◆ WRITTEN PROBLEM ◆
The data below holds the lines to copy: everything from the line containing "finish(make_foot(cup, scrap), mirror)" to the line containing "obj.parent = None", both ends included, set down exactly.

◆ DATA PROVIDED ◆
** START **
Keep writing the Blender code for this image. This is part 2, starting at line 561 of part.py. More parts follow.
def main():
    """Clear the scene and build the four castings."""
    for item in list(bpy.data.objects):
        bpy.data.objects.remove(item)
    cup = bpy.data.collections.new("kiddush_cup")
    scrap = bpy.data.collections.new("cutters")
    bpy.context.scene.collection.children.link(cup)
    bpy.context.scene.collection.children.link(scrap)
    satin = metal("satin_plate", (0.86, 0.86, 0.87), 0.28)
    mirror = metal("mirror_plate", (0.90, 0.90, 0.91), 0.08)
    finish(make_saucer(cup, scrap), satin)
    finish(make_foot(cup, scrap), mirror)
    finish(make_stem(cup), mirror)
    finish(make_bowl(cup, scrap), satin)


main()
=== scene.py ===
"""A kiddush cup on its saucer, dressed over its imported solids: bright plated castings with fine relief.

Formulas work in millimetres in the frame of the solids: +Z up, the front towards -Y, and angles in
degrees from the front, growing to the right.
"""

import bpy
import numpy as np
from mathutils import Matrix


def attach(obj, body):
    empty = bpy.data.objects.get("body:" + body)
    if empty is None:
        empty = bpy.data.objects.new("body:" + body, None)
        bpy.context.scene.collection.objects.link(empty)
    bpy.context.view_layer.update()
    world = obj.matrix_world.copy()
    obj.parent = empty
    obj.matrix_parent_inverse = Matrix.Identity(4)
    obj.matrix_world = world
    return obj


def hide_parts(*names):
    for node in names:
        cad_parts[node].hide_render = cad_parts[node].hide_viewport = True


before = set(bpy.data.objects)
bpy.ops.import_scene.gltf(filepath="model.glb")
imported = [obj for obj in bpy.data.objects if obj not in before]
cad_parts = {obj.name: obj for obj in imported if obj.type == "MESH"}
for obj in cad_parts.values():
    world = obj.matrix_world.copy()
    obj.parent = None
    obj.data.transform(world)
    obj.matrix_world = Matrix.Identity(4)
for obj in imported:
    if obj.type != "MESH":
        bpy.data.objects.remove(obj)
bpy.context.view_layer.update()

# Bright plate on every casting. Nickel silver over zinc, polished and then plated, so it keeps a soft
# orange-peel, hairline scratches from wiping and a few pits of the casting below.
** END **
◆ WRITTEN SOLUTION ◆
    finish(make_foot(cup, scrap), mirror)
    finish(make_stem(cup), mirror)
    finish(make_bowl(cup, scrap), satin)


main()
=== scene.py ===
"""A kiddush cup on its saucer, dressed over its imported solids: bright plated castings with fine relief.

Formulas work in millimetres in the frame of the solids: +Z up, the front towards -Y, and angles in
degrees from the front, growing to the right.
"""

import bpy
import numpy as np
from mathutils import Matrix


def attach(obj, body):
    empty = bpy.data.objects.get("body:" + body)
    if empty is None:
        empty = bpy.data.objects.new("body:" + body, None)
        bpy.context.scene.collection.objects.link(empty)
    bpy.context.view_layer.update()
    world = obj.matrix_world.copy()
    obj.parent = empty
    obj.matrix_parent_inverse = Matrix.Identity(4)
    obj.matrix_world = world
    return obj


def hide_parts(*names):
    for node in names:
        cad_parts[node].hide_render = cad_parts[node].hide_viewport = True


before = set(bpy.data.objects)
bpy.ops.import_scene.gltf(filepath="model.glb")
imported = [obj for obj in bpy.data.objects if obj not in before]
cad_parts = {obj.name: obj for obj in imported if obj.type == "MESH"}
for obj in cad_parts.values():
    world = obj.matrix_world.copy()
    obj.parent = None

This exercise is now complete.